# Your instructions
Hand back each line, unchanged, from the top down to the line where "its back cover." sits.

===== Information supplied =====

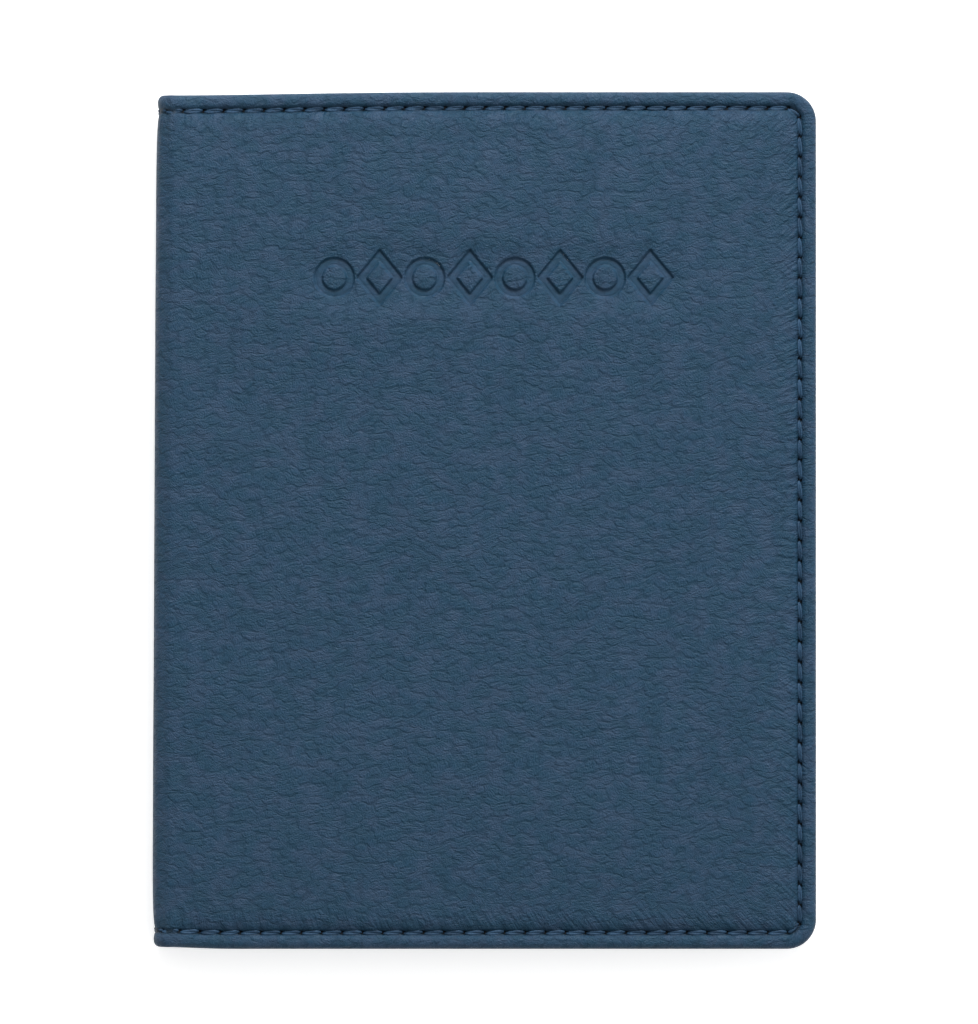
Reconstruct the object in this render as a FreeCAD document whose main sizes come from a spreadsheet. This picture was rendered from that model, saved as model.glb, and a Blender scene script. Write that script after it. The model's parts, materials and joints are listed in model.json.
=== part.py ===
"""Bifold leather passport holder, closed and lying on its back cover.

The origin is the middle of the base. +Z is up, +X runs from the spine to the fore edge and
+Y runs towards the head of the cover. Each cover is drawn in a frame of its own, with its
outer face at height zero and its layers stacked inwards, and is then placed: the back cover as
drawn, the front cover turned over on top of it. The spine stands between the two.
"""
import FreeCAD, Part
import math
import os
import Sketcher

DIMENSIONS = {
    # overall
    "closed_width": 107.95,
    "closed_height": 139.7,
    "corner_radius": 4.8,
    "bend_radius": 3.0,
    "bay_gap": 4.15,
    # layers, from the outside inwards
    "leather": 1.0,
    "padding": 0.8,
    "board": 0.5,
    "hem": 0.7,
    "lining": 0.2,
    "sleeve": 0.7,
    "slot_leather": 0.6,
    "spine_board": 0.5,
    # widths in the plane of a cover
    "rim_width": 3.4,
    "field_corner_radius": 2.0,
    "board_corner_radius": 1.2,
    "crease_gap": 1.0,
    "hem_width": 9.0,
    "hem_joint": 0.3,
    "lining_clearance": 0.2,
    "sleeve_inset": 1.0,
    "back_sleeve_width": 64.0,
    "front_sleeve_margin": 1.8,
    # card slots
    "slot_width": 90.0,
    "slot_depth": 46.0,
    "slot_rise": 14.0,
    "slot_side_gap": 1.6,
    "slot_foot": 14.0,
    "slot_corner_radius": 2.0,
    "slot_seam_inset": 1.2,
    # seams
    "seam_inset": 2.6,
    "stitch_pitch": 3.3,
    "stitch_gap": 0.7,
    "thread_width": 0.6,
    "thread": 0.3,
    "groove_width": 1.0,
}

SLOT_COUNT = 3
SIDES = ("back", "front")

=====

# Exercise answer
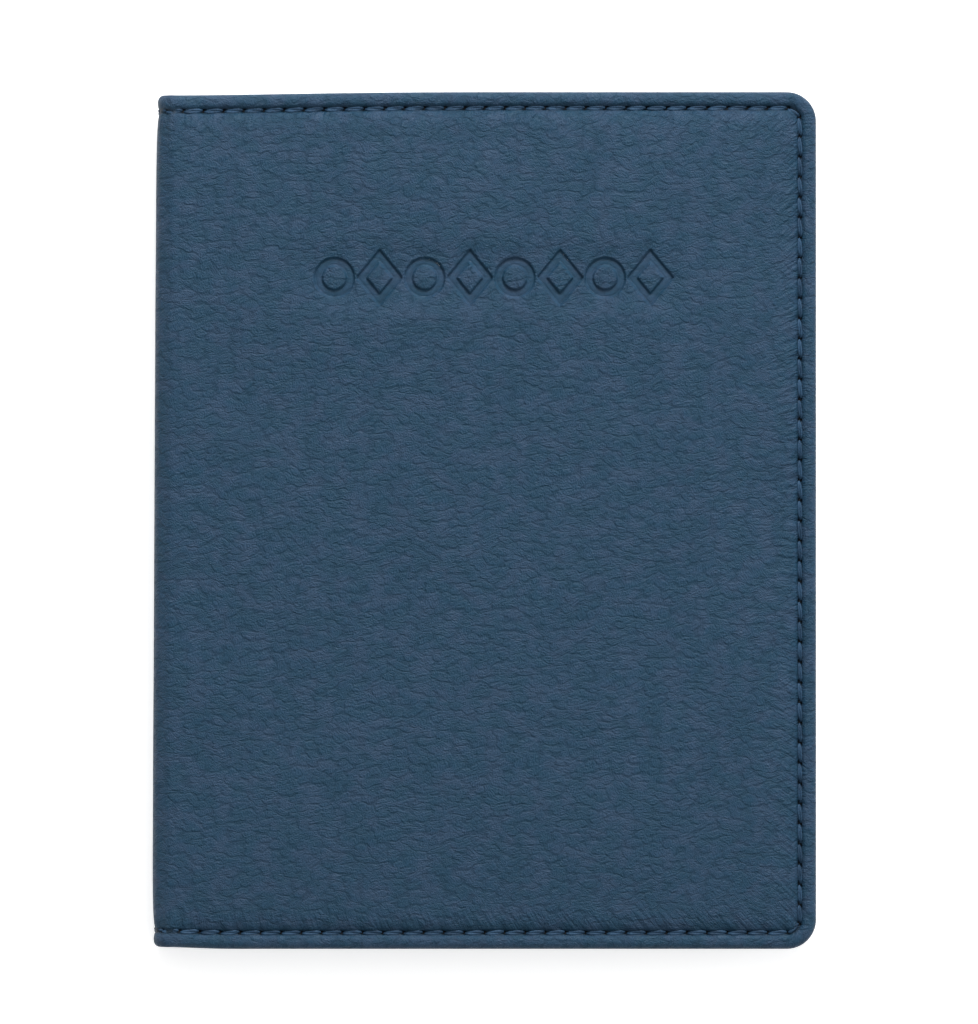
Reconstruct the object in this render as a FreeCAD document whose main sizes come from a spreadsheet. This picture was rendered from that model, saved as model.glb, and a Blender scene script. Write that script after it. The model's parts, materials and joints are listed in model.json.
=== part.py ===
"""Bifold leather passport holder, closed and lying on its back cover.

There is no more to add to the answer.